Senior and Environmental Science major Marisa Morrison suggested that it was the originality of the challenge that led to its status of international sensation.
“I think it went viral because it was a different way to raise awareness, it wasn’t just—’oh look at this sad video and give us your money’; we don’t respond well to that. We respond to things that are outrageous. That’s why I think it worked so well,” Morrison said.
Every success story, however, comes with its fair share of controversy.
Much of the criticism found on the Internet surrounding the latest phenomenon raises questions regarding where the money being donated is actually being spent.
On their ALSA.org website, the ALS Association has clarified that they spend a total of 79 percent on programs and services.
If any supporter, it clarifies, would like to see 100 percent of their donations go towards research, all they would have to do is check a box on their online donation form, or call and request it personally.
Junior Emily Fennes, president of Circle K, Keene State College’s on-campus organization for volunteer work and fundraising, had her own input about the challenge.
“Even though some people may argue that the challenge is pointless because there is not a 100 percent donation rate, the ALS Association has still seen a dramatic increase in not only monetary donations but most importantly awareness and support,” Fennes said.
The ALS Association’s website also provides a clear and simple pie chart depicting how all of the donated money gets separated.
In 2014, 7 percent of their money went to administration, 14 percent to fundraising, 19 percent to patient and community services, 28 percent to research and a total of 32 percent to public and professional education.
As President of Circle K, Fennes said she believes that the use of social media in fundraising efforts is something that is unavoidable in today’s society.

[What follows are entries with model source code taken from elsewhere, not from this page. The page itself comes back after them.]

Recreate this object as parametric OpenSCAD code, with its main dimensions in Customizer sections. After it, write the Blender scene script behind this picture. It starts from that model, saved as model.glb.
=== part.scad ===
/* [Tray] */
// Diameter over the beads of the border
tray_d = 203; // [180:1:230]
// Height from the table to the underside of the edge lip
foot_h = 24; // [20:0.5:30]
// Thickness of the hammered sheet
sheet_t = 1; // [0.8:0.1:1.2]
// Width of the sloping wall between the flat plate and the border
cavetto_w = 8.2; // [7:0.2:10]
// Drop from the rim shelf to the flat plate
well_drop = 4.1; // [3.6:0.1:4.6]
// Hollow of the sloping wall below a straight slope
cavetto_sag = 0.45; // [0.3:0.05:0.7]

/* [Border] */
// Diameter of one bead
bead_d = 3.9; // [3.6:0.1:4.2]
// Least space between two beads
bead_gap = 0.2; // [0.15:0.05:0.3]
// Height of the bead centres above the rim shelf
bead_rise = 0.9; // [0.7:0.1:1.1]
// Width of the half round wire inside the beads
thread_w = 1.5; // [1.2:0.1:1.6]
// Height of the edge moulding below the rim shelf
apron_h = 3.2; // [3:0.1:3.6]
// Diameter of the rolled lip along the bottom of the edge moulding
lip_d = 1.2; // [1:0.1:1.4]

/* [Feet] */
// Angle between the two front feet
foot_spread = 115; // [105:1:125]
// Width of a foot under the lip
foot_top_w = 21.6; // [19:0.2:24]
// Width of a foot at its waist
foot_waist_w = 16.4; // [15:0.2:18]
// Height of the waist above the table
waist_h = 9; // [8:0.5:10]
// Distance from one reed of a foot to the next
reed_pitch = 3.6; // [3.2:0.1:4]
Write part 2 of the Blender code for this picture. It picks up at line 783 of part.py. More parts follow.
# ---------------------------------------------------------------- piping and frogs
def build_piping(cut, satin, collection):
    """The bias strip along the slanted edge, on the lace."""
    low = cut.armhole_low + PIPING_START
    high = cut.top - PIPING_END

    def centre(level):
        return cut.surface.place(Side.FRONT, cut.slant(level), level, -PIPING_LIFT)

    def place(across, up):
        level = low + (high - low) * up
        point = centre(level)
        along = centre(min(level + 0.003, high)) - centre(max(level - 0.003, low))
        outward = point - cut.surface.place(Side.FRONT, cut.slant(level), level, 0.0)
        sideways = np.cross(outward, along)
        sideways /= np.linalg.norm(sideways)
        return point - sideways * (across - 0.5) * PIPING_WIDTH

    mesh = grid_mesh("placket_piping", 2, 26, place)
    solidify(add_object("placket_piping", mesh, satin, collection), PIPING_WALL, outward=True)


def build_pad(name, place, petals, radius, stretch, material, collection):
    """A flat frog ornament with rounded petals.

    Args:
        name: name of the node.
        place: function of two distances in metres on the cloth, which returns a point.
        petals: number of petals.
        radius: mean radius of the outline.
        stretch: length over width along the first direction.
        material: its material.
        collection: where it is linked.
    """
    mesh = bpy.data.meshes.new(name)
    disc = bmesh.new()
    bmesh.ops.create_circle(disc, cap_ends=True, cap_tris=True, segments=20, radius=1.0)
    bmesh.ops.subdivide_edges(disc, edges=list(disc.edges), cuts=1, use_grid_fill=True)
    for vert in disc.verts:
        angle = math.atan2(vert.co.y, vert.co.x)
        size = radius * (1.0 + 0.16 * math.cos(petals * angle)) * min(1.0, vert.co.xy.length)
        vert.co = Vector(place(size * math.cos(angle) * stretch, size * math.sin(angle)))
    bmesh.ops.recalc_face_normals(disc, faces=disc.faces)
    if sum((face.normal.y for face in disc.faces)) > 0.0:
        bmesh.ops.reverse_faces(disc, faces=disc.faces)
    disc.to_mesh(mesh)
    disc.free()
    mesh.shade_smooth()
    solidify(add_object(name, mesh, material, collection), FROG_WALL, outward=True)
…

“I think we live in a world where technology and the media are a huge part of our lives,” Fennes said.
Fennes continued, “For a group, whether it’s a small group on a college campus or the ALS Association, getting the word out about a cause is simpler with the help of social media.”
Morrison shared a similar opinion, noting that the use of social media not only helped tremendously in the fundraising for ALS, but also in raising awareness on a disease that was before unrecognized.

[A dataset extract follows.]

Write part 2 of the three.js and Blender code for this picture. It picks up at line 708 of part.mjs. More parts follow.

“I think that using social media as a gateway to spread knowledge is the best thing about it when [it’s] done for good and not politics, or something that can be offensive,” Morrison said.

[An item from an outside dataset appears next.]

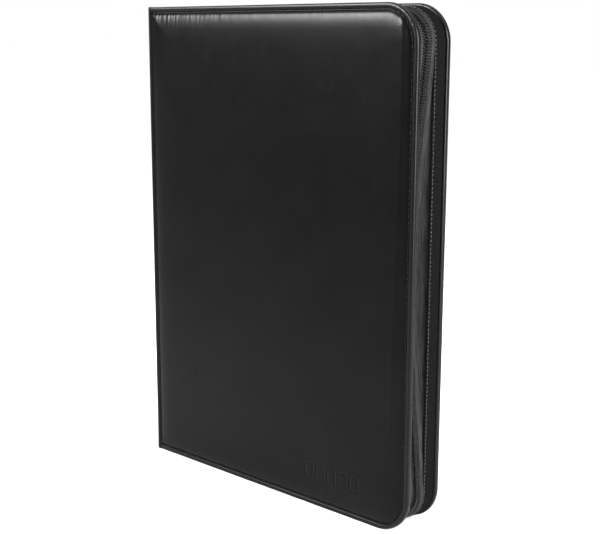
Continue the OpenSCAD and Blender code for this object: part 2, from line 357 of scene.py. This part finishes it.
PAGE = plain_stuff("page_sheet", (0.012,) * 3, (0.018,) * 3, 0.5 * MM, (0.42, 0.55),
                   0.03 * MM)
BINDING = plain_stuff("page_binding", (0.010,) * 3, (0.016,) * 3, 0.8 * MM, (0.5, 0.65),
                      0.06 * MM)
FILM = plain_stuff("pocket_film", (0.90, 0.91, 0.92), (0.96, 0.97, 0.97), 9 * MM,
                   (0.05, 0.12), 0.02 * MM, Transmission_Weight=1.0, IOR=1.35)


# ---- The covers' outline ----

def outline_point(part, t, inset, ends):
    """A point (x, z) of the three free sides. Part 0 is the top, 1 and 3 the corners,
    2 the fore edge and 4 the bottom."""
    r, cx = CORNER_R - inset, FORE_X - CORNER_R
    run = cx - SPINE_X - (ends[0] if part == 0 else ends[1])
    if part == 0:
        return cx - run * (1 - t), H - inset
    if part == 2:
        return FORE_X - inset, H - CORNER_R - (H - 2 * CORNER_R) * t
    if part == 4:
        return cx - run * t, inset
    a = math.radians(90 * t)
    if part == 1:
        return cx + r * math.sin(a), H - CORNER_R + r * math.cos(a)
    return cx + r * math.cos(a), CORNER_R - r * math.sin(a)


def stations(ends, step):
    """(part, t, length so far) at places about step apart round the three sides."""
    run = [W - CORNER_R - e for e in ends]
    arc = math.pi / 2 * CORNER_R
    lengths = [run[0], arc, H - 2 * CORNER_R, arc, run[1]]
    made, so_far = [], 0.0
    for part, length in enumerate(lengths):
        count = max(2, round(length / (step if part % 2 == 0 else min(step, CORNER_STEP))))
        for i in range(count):
            made.append((part, i / count, so_far + length * i / count))
        so_far += length
    return made + [(4, 1.0, so_far)]


def drift(part, t, ends):
    """How far the teeth are from their place at a corner (0) to the deepest one (1)."""
    run = W - CORNER_R - (ends[0] if part == 0 else ends[1])
    if part == 2:
        return math.sin(math.pi * t) ** 1.3
    if part in (1, 3):
        return 0.0
    away = (1 - t if part == 0 else t) * run / BLEND_L
    return (1 - math.cos(math.pi * min(1, away))) / 2


def chain_tilt(part, t, ends):
    """The chain lies level where the slider is and tilts towards the corners."""
    if part in (1, 2, 3):
        return CHAIN_TILT
    return CHAIN_TILT * (1 - drift(part, t, ends))


def on_chain(part, t, ends, across, deep):
    """(inset, y) of a point beside the middle of the teeth, in their tilted frame."""
    inset, y = teeth_place(part, t, ends)
    tilt = chain_tilt(part, t, ends)
    c, s = math.cos(tilt), math.sin(tilt)
    return inset - across * s + deep * c, y + across * c + deep * s


def teeth_place(part, t, ends):
    """The inset and the y of the middle of the teeth."""
    d = drift(part, t, ends)
    deep = SAG if part == 2 else TOP_INSET
    y = CORNER_Y + (d * (FORE_Y - CORNER_Y) if part == 2 else 0)
    return CORNER_INSET + d * (deep - CORNER_INSET), y


def sweep(name, material, body, ends, step, section):
    """Sweeps a closed section round the three sides. section(part, t, s) gives its points
    as (inset, y); the piece's UVs are metres along the path and round the section."""
    points, uvs, count = [], [], 0
    for part, t, s in stations(ends, step):
        ring = section(part, t, s)
        count = len(ring)
        around = 0.0
        for k, (inset, y) in enumerate(ring):
            around += math.dist(ring[k], ring[k - 1]) if k else 0
            x, z = outline_point(part, t, inset, ends)
            points.append((x, y, z))
            uvs.append((s, around))
    return make(name, points, tube_faces(len(points) // count, count), material, body, uvs)


def ribbon(corners, ripple):
    """The closed section of a strip of cloth whose middle runs by corners (inset, y) and
    bellies out by ripple."""
    points = resampled(corners, 12)
    normal = normals_of(points)
    middle = np.sin(np.linspace(0, math.pi, len(points)))
    points = points + normal * (ripple * middle)[:, None]
    half = np.full(len(points), TAPE_T / 2)
    half[0] = half[-1] = TAPE_T / 4
    upper = points + normal * half[:, None]
    lower = points - normal * half[:, None]
    return [tuple(p) for p in np.concatenate([upper, lower[::-1]])]


def resampled(corners, count, soften=0.25):
    """Points evenly spaced along a polyline whose inner corners are cut into curves."""
    corners = np.array(corners, float)
    path = [corners[0]]
    for before, corner, after in zip(corners, corners[1:], corners[2:]):
        a, b = corner + (before - corner) * soften, corner + (after - corner) * soften
        for u in np.linspace(0, 1, 5):
            path.append((1 - u) ** 2 * a + 2 * u * (1 - u) * corner + u * u * b)
    path.append(corners[-1])
    path = np.array(path)
    lengths = np.concatenate([[0], np.cumsum(np.linalg.norm(np.diff(path, axis=0), axis=1))])
    at = np.linspace(0, lengths[-1], count)
    return np.stack([np.interp(at, lengths, path[:, k]) for k in range(2)], 1)


# ---- Cover panels ----

def edge_distance(x, z):
    """The inset of points on a cover from its outline, spine side included."""
    dx, dz = FORE_X - x, np.minimum(z, H - z)
    in_corner = (dx < CORNER_R) & (dz < CORNER_R)
    round_one = CORNER_R - np.hypot(CORNER_R - dx, CORNER_R - dz)
    free = np.where(in_corner, round_one, np.minimum(dx, dz))
    return np.minimum(free, x - SPINE_X + STITCH_INSET - HINGE_SEAM)


# Debossed emblem: its middle, its cards and the line that draws them
MARK_X, MARK_Z, MARK_HALF_H = 60 * MM, 26 * MM, 7 * MM
MARK_CARDS, MARK_STEP = 5, 10.2 * MM
MARK_CARD_W, MARK_CARD_H, MARK_CARD_R = 7.0 * MM, 9.8 * MM, 1.2 * MM
MARK_LINE, MARK_SLOPE, MARK_DEPTH = 0.30 * MM, 0.40 * MM, 0.38 * MM


def mark_depth(x, z):
    """A plain debossed emblem: the outlines of cards in a row."""
    depth = np.zeros(np.shape(x))
    for k in range(MARK_CARDS):
        middle = MARK_X + (k - (MARK_CARDS - 1) / 2) * MARK_STEP
        qx = np.abs(x - middle) - MARK_CARD_W / 2 + MARK_CARD_R
        qz = np.abs(z - MARK_Z) - MARK_CARD_H / 2 + MARK_CARD_R
        away = np.hypot(np.maximum(qx, 0), np.maximum(qz, 0)) \
            + np.minimum(np.maximum(qx, qz), 0) - MARK_CARD_R
        line = smoothstep(1 - (np.abs(away) - MARK_LINE) / MARK_SLOPE)
        depth = np.maximum(depth, MARK_DEPTH * line)
    return depth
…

Morrison continued, “People are going to oppose it because there will always be those people who don’t want to do what everyone else is doing, or they think of things, like ‘Oh, well why is this only for ALS? There’s millions of other illnesses out there,’ and they have a right to that opinion,” Morrison said.
Deihim also understood the controversial conversation that surrounds the challenge today, suggesting the possibility that the good intentions of the Ice Bucket Challenge were masked by the internet sensation.
“I think the main thing that is upsetting people is that ALS is a serious disease, but the ice bucket challenge has become this kind of viral joke and people have lost sight of the fact that the original purpose was to raise money for the foundation,” Deihim said.
At the end of the day, the Ice Bucket Challenge brought awareness of ALS into the lives of anyone connected to social media.
Fennes admitted that without the challenge, she doubted many people would have known about this disease at all.
Fennes explained, “Before this challenge popped up all over our Facebook home pages, how many of us actually knew that this neurodegenerative disease inflicts pain on about 30,000 Americans currently, or even what ALS is?”
Fennes continued, “I can honestly say that I did not, but the constant posts that raised awareness to millions of people made me realize how important [it is that] we spread the awareness about not only this terrible disease but others as well.”